Damn, Amouage, now I have to rethink EVERYthing :)

Notes of Note
-heavenly heliotrope, gardenia, jasmine bouquet
-lilac accord
-smooth, milky vanilla
-a slight patchouli vibe
-gentle gourmand accord
-unlisted musk
-orris root
-a subtle powdery sweetness from the cacao
-a fluffy kitten

Projection
-it's a cocoon, relax

Longevity
-surprisingly fleeting on me, but precious.

I know most lilacs in bloom don't have a fragrance, but this is how they would smell, given a choice.

So would I.

b
bl.fak
Best

My mother had a lilac bush in the yard of the house I grew up in. It was a gift from her father, a man who died too early in my life for me to have formed any tactile memories of, but a man I am told was consistently brimming with love and pride for his family - and for his young grandson in particular. At my mother’s direction, my grandfather planted this rather gangly shrub smack in the middle of the yard, spanning almost the entire width - from the neighbor’s fence to the side of our garage with just a small pass through on either side. I say it was a gangly shrub because that’s the way it it looked three out of the four seasons through my adolescent eyes - utterly unremarkable. And while my adult sensibilities understand the conventions of having attractive Spring blooming foliage to delineate a separation of spaces between the play area and the garden, my childhood self just yearned for an uninterrupted sports turf, so accordingly the lilac bush often ended up being used (and abused) as a soccer goal.

We moved away from that house as I entered high school, and I would bet that the bush was dug up soon after the new homeowners moved in. If Google Streetview is any indication, the lilacs were replaced with some sort of untamed evergreen monstrosity, a landscape revamp clearly prioritizing privacy over aesthetics.

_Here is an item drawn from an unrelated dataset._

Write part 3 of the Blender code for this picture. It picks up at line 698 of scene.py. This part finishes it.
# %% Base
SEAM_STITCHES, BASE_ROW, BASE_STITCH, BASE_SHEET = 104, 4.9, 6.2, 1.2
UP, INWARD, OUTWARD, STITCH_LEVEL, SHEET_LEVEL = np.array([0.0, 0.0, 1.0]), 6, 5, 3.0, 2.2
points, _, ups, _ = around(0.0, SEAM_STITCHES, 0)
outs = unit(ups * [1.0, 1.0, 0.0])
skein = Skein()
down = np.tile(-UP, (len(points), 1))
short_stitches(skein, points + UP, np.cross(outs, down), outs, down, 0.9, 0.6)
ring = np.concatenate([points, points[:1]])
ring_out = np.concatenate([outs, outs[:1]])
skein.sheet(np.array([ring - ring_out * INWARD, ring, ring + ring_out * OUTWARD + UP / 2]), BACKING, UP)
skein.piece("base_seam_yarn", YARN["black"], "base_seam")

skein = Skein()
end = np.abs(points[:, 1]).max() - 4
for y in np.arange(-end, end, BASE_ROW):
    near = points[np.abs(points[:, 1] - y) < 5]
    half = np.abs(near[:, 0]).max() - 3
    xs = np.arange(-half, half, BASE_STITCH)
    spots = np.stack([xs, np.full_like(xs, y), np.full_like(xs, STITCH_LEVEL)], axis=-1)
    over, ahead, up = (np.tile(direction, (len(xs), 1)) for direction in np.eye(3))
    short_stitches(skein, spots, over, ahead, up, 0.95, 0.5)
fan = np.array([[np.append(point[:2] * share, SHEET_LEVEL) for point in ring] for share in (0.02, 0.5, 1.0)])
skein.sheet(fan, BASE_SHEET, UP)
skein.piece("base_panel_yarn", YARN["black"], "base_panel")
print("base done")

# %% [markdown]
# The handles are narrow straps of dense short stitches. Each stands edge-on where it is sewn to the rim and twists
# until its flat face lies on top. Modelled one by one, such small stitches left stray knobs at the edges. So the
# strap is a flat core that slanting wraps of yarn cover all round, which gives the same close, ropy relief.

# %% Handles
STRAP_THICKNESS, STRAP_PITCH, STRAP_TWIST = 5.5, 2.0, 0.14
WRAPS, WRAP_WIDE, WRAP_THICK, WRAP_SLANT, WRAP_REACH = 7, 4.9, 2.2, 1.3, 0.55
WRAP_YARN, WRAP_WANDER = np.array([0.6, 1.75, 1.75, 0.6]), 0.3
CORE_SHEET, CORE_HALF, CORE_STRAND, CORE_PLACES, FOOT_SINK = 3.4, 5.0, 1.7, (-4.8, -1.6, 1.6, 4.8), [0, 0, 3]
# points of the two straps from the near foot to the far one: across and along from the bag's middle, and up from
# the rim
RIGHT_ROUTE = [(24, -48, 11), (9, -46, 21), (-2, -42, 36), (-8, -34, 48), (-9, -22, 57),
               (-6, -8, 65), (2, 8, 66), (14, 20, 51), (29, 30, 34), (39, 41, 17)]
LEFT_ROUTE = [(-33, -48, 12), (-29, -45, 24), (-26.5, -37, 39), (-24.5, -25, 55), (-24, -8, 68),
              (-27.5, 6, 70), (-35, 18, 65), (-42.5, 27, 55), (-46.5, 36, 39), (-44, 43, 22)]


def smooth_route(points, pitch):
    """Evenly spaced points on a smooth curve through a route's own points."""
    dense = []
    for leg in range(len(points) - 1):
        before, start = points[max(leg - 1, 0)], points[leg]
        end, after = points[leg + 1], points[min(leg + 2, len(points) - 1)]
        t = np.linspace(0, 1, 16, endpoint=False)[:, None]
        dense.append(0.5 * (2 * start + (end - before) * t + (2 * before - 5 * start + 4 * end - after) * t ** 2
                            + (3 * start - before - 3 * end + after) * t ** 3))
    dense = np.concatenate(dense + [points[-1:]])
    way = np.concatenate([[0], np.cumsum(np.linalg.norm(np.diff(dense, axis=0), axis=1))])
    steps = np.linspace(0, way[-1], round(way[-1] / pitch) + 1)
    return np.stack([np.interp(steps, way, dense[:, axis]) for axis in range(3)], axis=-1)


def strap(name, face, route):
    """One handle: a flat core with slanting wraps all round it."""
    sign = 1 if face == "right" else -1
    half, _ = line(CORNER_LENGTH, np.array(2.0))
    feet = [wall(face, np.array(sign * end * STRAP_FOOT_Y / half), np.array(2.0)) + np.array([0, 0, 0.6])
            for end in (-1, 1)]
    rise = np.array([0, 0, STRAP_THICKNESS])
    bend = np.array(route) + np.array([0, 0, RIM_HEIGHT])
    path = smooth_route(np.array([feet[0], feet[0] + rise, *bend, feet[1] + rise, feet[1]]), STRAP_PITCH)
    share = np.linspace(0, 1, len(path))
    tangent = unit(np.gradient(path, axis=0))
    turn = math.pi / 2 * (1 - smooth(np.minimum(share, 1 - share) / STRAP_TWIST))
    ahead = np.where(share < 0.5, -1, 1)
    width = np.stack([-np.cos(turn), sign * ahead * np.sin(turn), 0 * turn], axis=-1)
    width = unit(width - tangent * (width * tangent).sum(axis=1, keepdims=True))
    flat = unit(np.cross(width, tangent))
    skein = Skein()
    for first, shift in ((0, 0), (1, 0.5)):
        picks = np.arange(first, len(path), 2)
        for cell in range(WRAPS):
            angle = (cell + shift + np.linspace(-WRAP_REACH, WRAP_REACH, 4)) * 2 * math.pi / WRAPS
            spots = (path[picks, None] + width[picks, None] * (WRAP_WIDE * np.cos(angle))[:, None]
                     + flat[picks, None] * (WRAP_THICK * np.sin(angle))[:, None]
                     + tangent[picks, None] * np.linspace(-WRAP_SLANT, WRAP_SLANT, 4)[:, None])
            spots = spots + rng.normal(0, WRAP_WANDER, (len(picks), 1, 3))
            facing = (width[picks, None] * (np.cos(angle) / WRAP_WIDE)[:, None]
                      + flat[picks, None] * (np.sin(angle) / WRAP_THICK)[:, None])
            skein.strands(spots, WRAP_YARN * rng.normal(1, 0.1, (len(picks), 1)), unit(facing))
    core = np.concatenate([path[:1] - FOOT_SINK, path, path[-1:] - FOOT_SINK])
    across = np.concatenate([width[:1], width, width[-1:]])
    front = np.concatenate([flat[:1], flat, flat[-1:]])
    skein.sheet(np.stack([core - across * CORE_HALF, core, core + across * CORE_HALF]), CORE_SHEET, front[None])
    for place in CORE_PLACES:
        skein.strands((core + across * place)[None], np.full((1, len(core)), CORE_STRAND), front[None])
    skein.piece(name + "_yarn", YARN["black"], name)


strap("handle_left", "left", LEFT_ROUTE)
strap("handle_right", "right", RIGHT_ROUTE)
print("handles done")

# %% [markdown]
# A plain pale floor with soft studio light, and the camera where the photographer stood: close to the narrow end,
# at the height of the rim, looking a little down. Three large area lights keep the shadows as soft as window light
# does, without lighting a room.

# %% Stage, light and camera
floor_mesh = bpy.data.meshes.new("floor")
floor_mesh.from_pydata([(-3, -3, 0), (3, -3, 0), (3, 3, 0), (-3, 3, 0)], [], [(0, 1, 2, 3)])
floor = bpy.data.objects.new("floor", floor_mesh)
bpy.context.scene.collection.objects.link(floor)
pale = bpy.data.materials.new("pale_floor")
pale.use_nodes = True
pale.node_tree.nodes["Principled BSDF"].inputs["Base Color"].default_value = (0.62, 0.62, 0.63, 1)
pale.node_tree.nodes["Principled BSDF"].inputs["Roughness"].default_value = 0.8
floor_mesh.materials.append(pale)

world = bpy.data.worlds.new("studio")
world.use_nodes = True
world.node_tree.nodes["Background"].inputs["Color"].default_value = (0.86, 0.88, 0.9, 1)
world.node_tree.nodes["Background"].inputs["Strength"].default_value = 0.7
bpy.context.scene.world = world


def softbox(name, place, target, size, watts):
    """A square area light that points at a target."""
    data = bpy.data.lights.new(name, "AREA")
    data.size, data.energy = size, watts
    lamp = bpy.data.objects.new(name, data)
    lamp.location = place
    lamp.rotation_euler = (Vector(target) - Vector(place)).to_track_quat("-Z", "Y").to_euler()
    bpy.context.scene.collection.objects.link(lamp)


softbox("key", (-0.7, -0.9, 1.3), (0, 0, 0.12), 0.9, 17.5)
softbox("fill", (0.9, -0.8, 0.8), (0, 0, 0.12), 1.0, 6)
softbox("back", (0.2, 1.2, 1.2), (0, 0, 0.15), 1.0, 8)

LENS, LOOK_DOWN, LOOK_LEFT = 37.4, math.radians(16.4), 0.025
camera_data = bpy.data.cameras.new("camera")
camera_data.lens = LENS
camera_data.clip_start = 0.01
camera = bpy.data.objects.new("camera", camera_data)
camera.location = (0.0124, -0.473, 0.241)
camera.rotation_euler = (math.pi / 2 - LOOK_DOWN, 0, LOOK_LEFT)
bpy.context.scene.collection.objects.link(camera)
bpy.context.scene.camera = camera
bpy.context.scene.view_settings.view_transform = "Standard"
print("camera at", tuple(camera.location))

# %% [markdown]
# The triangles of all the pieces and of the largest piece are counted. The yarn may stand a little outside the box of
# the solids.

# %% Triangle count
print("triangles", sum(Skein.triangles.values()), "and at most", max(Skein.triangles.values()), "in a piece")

Still, I remember the lilac blossoms. The seamless gradations from purple to white and back contrasted against the darker green leaves and wood-like stems, the wafts of their floral essence leaving latent impressions on my young mind like a muse in waiting. And as rings true in countless other hazy examples, these obstacles of latchkey childhoods in time become the sweet nourishing fruits of our memories - the influences that determine the soft edges of where our personalities end and who we otherwise may have become. These are indeed the elements of youth we come to be the most nostalgic for.
It is an understatement to say that Lilac Love only brings me back to late Spring twilights catching fireflies, racing time before the streetlights came on. Or shooting soda cans off the neighbor’s fence with cork guns in the high sun July heat, the lilacs having passed their prime and withering to more muted browns. In actuality, it evokes the entire era and the pleasures that came along with it - most of all, from my current perspective, the inherent absence of adult anxieties.

It is in this spirit that smelling Lilac Love, and to a slightly lesser extent it’s Secret Garden Collection sister fragrance Blossom Love, reminded me of a poem that I hadn’t thought about for several years - XIV. Juegas Todos Los Dias (Everyday You Play) by Pablo Neruda. In one of Neruda’s most celebrated works, he lavishes his lover with praise and declarations of unbreakable desire, all the while expressing deep gratitude that, despite his many faults, he is loved and wanted in return. It is an unflinchingly honest and confident profession of the complex array of emotions, traditions, and qualifiers that make up the philosophy of romantic love. A plunge into the depths of vulnerability, one resulting in the realization that - given that this love is true - there is no reason to come up for air.
To me, Lilac Love is the sensory embodiment of this poem. And beneath the nostalgia and romantic notions, it possesses a subtle, yet certainly noticeable, ever-enduring undercurrent of lust. On some level, I could fall for anyone I encounter wearing this. After all, we all want to be with someone who makes us forget we ever had any worries in this world.

In short, look no further for a wearable swoon-worthy statement on desire and it’s relation to trust, as well as all of the early life influences that build up to it. This is the one. Or at least it is for me.

“Quiero hacer contigo lo que la primavera hace con los cerezos. / I want to do with you what Spring does with the cherry trees.”